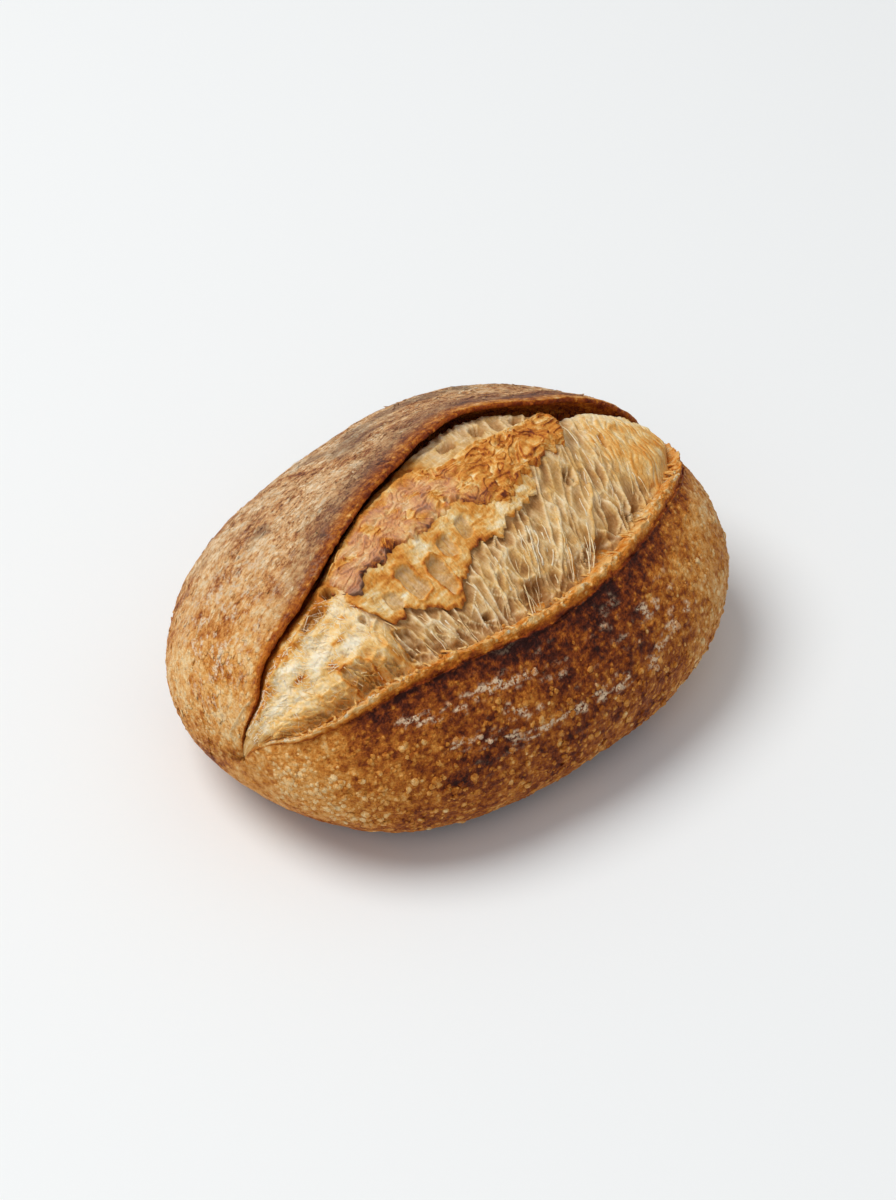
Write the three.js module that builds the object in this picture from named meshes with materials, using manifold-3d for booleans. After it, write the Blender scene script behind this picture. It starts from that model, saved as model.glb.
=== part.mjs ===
// An oval sourdough loaf, baked free-standing and scored once from tip to tip.
//
// The crust has burst open along the score. On the far side (+Y) it has lifted into a thin
// overhanging flap, the ear, and on the near side (-Y) it ends in a swollen, torn rim. Between
// the two the crumb has risen as one long bloom: a pale mound at the -X end, then a toasted cap
// with a terrace below its torn edge, and under that thin membranes stretched down to the rim.
//
// Millimetres, +Z up, +X along the loaf. The origin is the middle of the footprint.
//
// A place on the loaf is given by two numbers: along, from 0 at the -X tip to 1 at the +X tip, and
// around, an angle in degrees in the cross-section: 0 faces -Y, 90 up, 180 faces +Y and 270 down.
// A lift is a height in millimetres, square to the bare body.

import * as THREE from "three";
import { mergeVertices } from "three/addons/utils/BufferGeometryUtils.js";
import Module from "manifold-3d";

// Body
const HALF_LENGTH = 120;
const HALF_WIDTH = 95;
const WAIST_HEIGHT = 34.5; // height of the widest level at mid-length
const DOME_HEIGHT = 65.5; // from the waist to the top
const BELLY_DEPTH = 43.8; // from the waist down, before the base is flattened
const BASE_SOFTNESS = 2; // rounding where the side meets the flat base
const END_ROUNDNESS = 2.44; // exponents: 2 is an ellipse, more is squarer
const DOME_ROUNDNESS = 1.79;
const BELLY_ROUNDNESS = 2.38;
const TIP_RISE = 9.2; // the tips sit this much above the waist
const TAPER = 0.1; // the +X end is this share wider than the middle
const TILT = -0.046; // and this share lower
const SIDE_BOW = 5.6; // the middle bows this much towards +Y
const LUMP_HEIGHT = 0.7;
const BASE_EDGE = 38; // degrees either side of straight down that the flat base covers

// Score: where its two edges run, as [along, around] knots
const RIM_LINE = [
  [0.02, 63], [0.065, 57], [0.12, 50], [0.25, 49.8], [0.35, 48.2], [0.44, 44.8],
  [0.5, 44.3], [0.56, 45], [0.62, 46.8], [0.7, 49.3], [0.85, 53], [0.98, 62],
];
const LIP_LINE = [
  [0.02, 90], [0.1, 82], [0.16, 86.5], [0.27, 88.5], [0.365, 95], [0.46, 100],
  [0.57, 103], [0.62, 100.5], [0.68, 93], [0.76, 87], [0.87, 79], [0.98, 70],
];
const EAR_LIFT = 8;
const EAR_THICKNESS = 3.2;
const EAR_OVERHANG = 9; // degrees from the lip back to the crease under it
const EAR_ROOT = 34; // degrees over which the lift fades into the dome
const CREASE_DEPTH = 8;
const RIM_SWELL = 2.4;
const RIM_WIDTH = 5.5; // degrees from the rim's outer foot to its crest
const CHANNEL_DEPTH = 13; // the crust body is cut down this far under the bloom

// Bloom: lines that its torn edges follow, as [along, around] knots
const CAP_LINE = [
  [0.3, 84], [0.32, 79], [0.35, 81], [0.42, 80.5], [0.49, 80], [0.51, 76], [0.53, 72.5],
  [0.555, 76], [0.6, 75.5], [0.66, 78], [0.69, 84], [0.71, 90],
];
const TERRACE_LINE = [
  [0.3, 74], [0.34, 64], [0.365, 66], [0.395, 61], [0.42, 65], [0.46, 69], [0.5, 68.5],
  [0.56, 69], [0.59, 75],
];
const CAP_STEP = 2;
const TERRACE_STEP = 2.6;
const BLOOM_EDGE = -4.6; // lift where the bloom leaves the rim
const HOLLOW_LIFT = -1.8; // lift of the membranes below the terrace
const MOUND_LIFT = 2.2; // lift of the pale mound and of the skin at the +X end
const RAG_HEIGHT = 0.9; // the tear along the rim
const STRAND_COUNT = 12;
const STRAND_HEIGHT = 1.5;
const STRAND_WIDTH = 0.009; // half-width in shares of the length
// Hollow cells: place, half-sizes (along, and degrees around) and depth in mm
const CELLS = [
  { along: 0.368, around: 69, long: 0.018, wide: 5.5, depth: 3.6 },
  { along: 0.408, around: 67.5, long: 0.017, wide: 5.5, depth: 4 },
  { along: 0.246, around: 60, long: 0.014, wide: 7, depth: 4 },
  { along: 0.285, around: 57, long: 0.016, wide: 5, depth: 2.6 },
  { along: 0.322, around: 60, long: 0.03, wide: 8, depth: 3 },
  { along: 0.215, around: 54.5, long: 0.016, wide: 3.5, depth: 2 },
  { along: 0.165, around: 54.5, long: 0.013, wide: 3.5, depth: 1.8 },
  { along: 0.27, around: 84, long: 0.024, wide: 3.4, depth: 5 },
  { along: 0.307, around: 86, long: 0.011, wide: 2.6, depth: 5 },
  { along: 0.617, around: 69, long: 0.015, wide: 2.8, depth: 2.6 },
  { along: 0.48, around: 50, long: 0.022, wide: 5, depth: 2 },
  { along: 0.585, around: 49.5, long: 0.024, wide: 4, depth: 2.4 },
  { along: 0.66, around: 53, long: 0.02, wide: 4.5, depth: 2.4 },
  { along: 0.545, around: 99, long: 0.02, wide: 2.6, depth: 3.6 },
  { along: 0.59, around: 98, long: 0.016, wide: 3, depth: 4 },
  { along: 0.64, around: 94, long: 0.014, wide: 3, depth: 3.4 },
];

// Mesh density
const CRUST_STATIONS = 76;
const EAR_STEPS = 5;
const SIDE_STEPS = 10;
const BASE_STEPS = 4;
const BLOOM_STATIONS = 92;
const BLOOM_STEPS = 24;
const TIP_GAP = 0.02; // share of the length left for the point at either tip

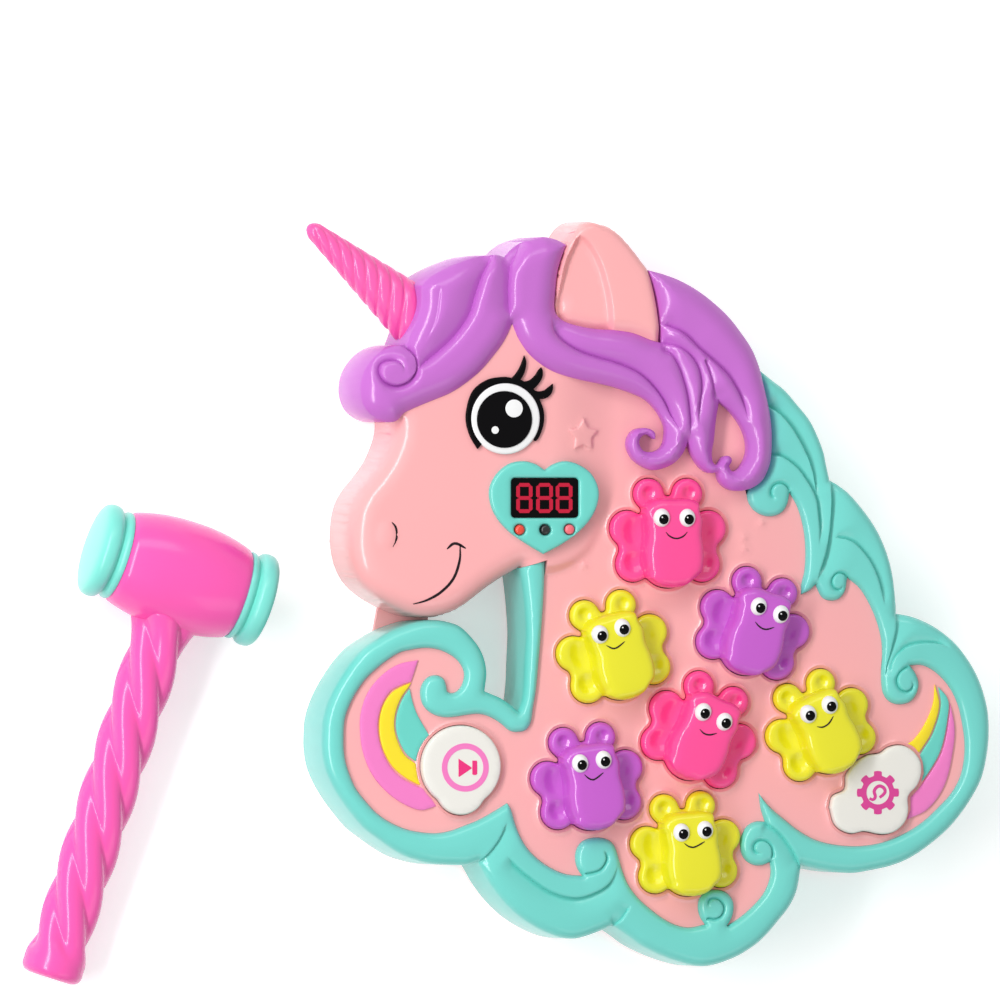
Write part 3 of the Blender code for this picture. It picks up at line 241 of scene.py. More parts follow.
def spread(points, taken, least):
    """The points that lie at least this far from each point taken, and from each other."""
    cells = {}
    for x, y in taken:
        cells.setdefault((int(x // least), int(y // least)), []).append((x, y))
    kept = []
    for x, y in points:
        i, j = int(x // least), int(y // least)
        near = [q for a in (i - 1, i, i + 1) for b in (j - 1, j, j + 1) for q in cells.get((a, b), ())]
        if all((x - qx) ** 2 + (y - qy) ** 2 > least**2 for qx, qy in near):
            kept.append((x, y))
            cells.setdefault((i, j), []).append((x, y))
    return kept


def moulding(name, outline, top, under, step, depths=(), lines=(), rows=(), holes=()):
    """A moulded piece over an outline: its face at the heights top(points), its back at under(points).

    Rows of points follow the edge at the depths given, lines are followed by edges of the face."""
    points, edges = [], []
    loops = [ccw(outline)] + [ccw(hole) for hole in holes]
    for loop in loops:
        start = len(points)
        points += loop
        edges += [(start + i, start + (i + 1) % len(loop)) for i in range(len(loop))]
    for line in trimmed(lines, outline):
        start = len(points)
        points += line
        edges += [(start + i, start + i + 1) for i in range(len(line) - 1)
                  if math.dist(line[i], line[i + 1]) < 2 * step]
    for depth in depths:
        for loop, way in zip(loops, [-1] + [1] * len(holes)):
            row = offset(loop, way * depth)
            points += spread(row, points, min(depth / 2, step / 2))
    for row in rows:
        points += spread(row, points, step / 4)
    low, high = np.array(outline).min(axis=0), np.array(outline).max(axis=0)
    grid = [(x, y) for j, y in enumerate(np.arange(low[1], high[1], step * 0.87))
            for x in np.arange(low[0] + step / 2 * (j % 2), high[0], step)]
    grid = np.array(grid)
    points += spread(grid[inside(grid, outline)], points, step * 0.6)
    flat, _, faces, *_ = delaunay_2d_cdt([Vector(p) for p in points], edges, [], 1, 1e-7, False)
    flat = np.array([tuple(p) for p in flat])
    faces = np.array([list(face) for face in faces])
    middles = flat[faces].mean(axis=1)
    kept = inside(middles, outline)
    for hole in holes:
        kept &= ~inside(middles, hole)
    faces = faces[kept]
    used, faces = np.unique(faces, return_inverse=True)
    flat, faces = flat[used], faces.reshape(-1, 3)
    a, b, c = (flat[faces[:, i]] for i in range(3))
    turned = (b[:, 0] - a[:, 0]) * (c[:, 1] - a[:, 1]) - (b[:, 1] - a[:, 1]) * (c[:, 0] - a[:, 0]) < 0
    faces[turned] = faces[turned][:, ::-1]
    ways = {(int(i), int(j)) for face in faces for i, j in zip(face, np.roll(face, -1))}
    rim = [way for way in ways if way[::-1] not in ways]
    count = len(flat)
    heights = top(flat)
    verts = np.vstack([np.column_stack([flat, heights]), np.column_stack([flat, under(flat, heights)])])
    walls = [(j, i, i + count, j + count) for i, j in sorted(rim)]
    mesh = bpy.data.meshes.new(name)
    mesh.from_pydata(verts.tolist(), [], faces.tolist() + (faces[:, ::-1] + count).tolist() + walls)
    return piece_of(mesh, name)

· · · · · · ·

Using the entries above, give again exactly the lines from the line holding "Write part 3" through the line holding "return kept". Include both end lines and nothing else.

**OUTPUT FOR THIS EXERCISE**:
Write part 3 of the Blender code for this picture. It picks up at line 241 of scene.py. More parts follow.
def spread(points, taken, least):
    """The points that lie at least this far from each point taken, and from each other."""
    cells = {}
    for x, y in taken:
        cells.setdefault((int(x // least), int(y // least)), []).append((x, y))
    kept = []
    for x, y in points:
        i, j = int(x // least), int(y // least)
        near = [q for a in (i - 1, i, i + 1) for b in (j - 1, j, j + 1) for q in cells.get((a, b), ())]
        if all((x - qx) ** 2 + (y - qy) ** 2 > least**2 for qx, qy in near):
            kept.append((x, y))
            cells.setdefault((i, j), []).append((x, y))
    return kept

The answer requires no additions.